In broad performance-per-dollar terms, we can see that, as usual, the lowest cost machine offers the highest performance per dollar both at stock clocks and when overclocked. While the sub-$2,000 system does poorly at stock clocks and offers decent value when over clocked, the sub-$4,000 system never achieves more than 50% of the performance/dollar of the sub-$1,000 system.
In the real-world however, the sub-$4,000 system makes good sense, as you might be in a position where the time you’ll save is worth convenience or money. Not to mention it can simply do some things that the cheaper sub-$1,000 system can not accomplish, such as playing a demanding game at a playable frame rate.
To illustrate this, we’ve added a new chart, High Resolution Gaming per Dollar. The idea is that if a Marathon PC cannot deliver playable performance at the 1920x1200 resolution, it is not viable at all and the performance per dollar should reflect this.
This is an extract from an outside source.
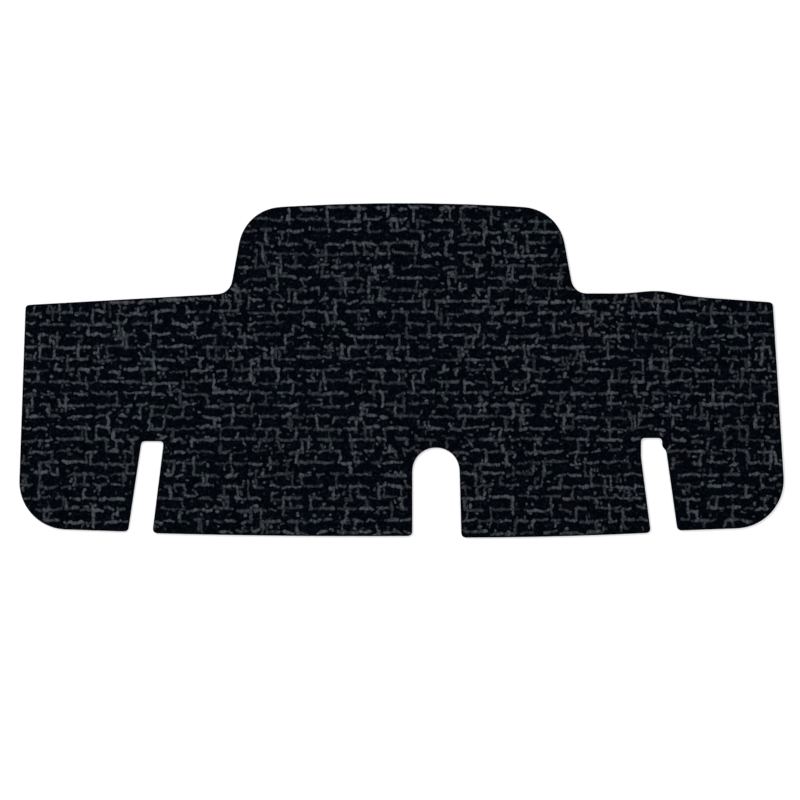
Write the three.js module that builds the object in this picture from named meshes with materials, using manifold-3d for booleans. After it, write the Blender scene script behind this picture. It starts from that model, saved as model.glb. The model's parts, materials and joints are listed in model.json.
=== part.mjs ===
// Trunk mat: one piece of bonded loop carpet, cut to lie round the fittings of a car's load floor.
// Millimetres, +Z up. The pile faces up, the front lip faces -Y and the tongue points to +Y.
// The origin is on the underside, in the middle of the mat's outer box.

import * as THREE from 'three';
import { mergeVertices } from 'three/addons/utils/BufferGeometryUtils.js';
import Module from 'manifold-3d';

// Sheet
const sheetThickness = 7; // backing and ground pile together
const shoulderRound = 1.6; // the pile's rounded shoulder along every cut edge
const shoulderFacets = 2;
const facetError = 0.15; // how far a straight facet may stand off a round edge
const weldDistance = 1e-4;

// Tongue, which reaches back between the wheel housings. X is from its centre line, Y from the front lip.
const tongueReach = 578;
const tongueBackWidth = 541;
const tongueRootWidth = 594;
const tongueCornerRadius = 76;
const tongueRootRadius = 26;
const tongueCrown = 11; // how far the back edge bows past its corners

// Wings
const shoulderDepth = 422; // front lip to the roots of the tongue
const leftTipX = 650;
const leftTipDepth = 402;
const rightTipX = 641;
const rightTipDepth = 406.5;
const tipRadius = 5;
const leftCornerX = 663.5;
const leftCornerSetback = 17; // how far a corner lies behind the foremost line of the lip
const leftCornerRadius = 82;
const rightCornerX = 665.2;
const rightCornerSetback = 19;
const rightCornerRadius = 84;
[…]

To this end, we’ve produced the following chart using ONLY 1920x1200 frame rates, and if a PC cannot produce a ‘playable’ frame rate it gets zero in that particular benchmark. Since ‘playable’ is a relative term, we’ve erred on the side of generosity and for the purpose of this benchmark we’ve defined playable as 40 frames per second average in a twitch game like a first person shooter, and 30 frames per second average in a real-time strategy game. Here are the results:
As you can see, the sub-$1,000 system was hurt by some lower frame rates in Crysis and as a result the stock sub-$2,000 system is a better high-res gaming value than the stock sub-$1,000 system. When overclocked however, the sub-$1,000 system games well at high resolution and regains it’s position as the value leader.
Very surprisingly, the sub-$4,000 system did no better than it’s results in the regular performance per dollar score. We had though concentrating on high-resolution performance would give it an edge, but its price is just too high to allow it to take advantage of this favorable scenario.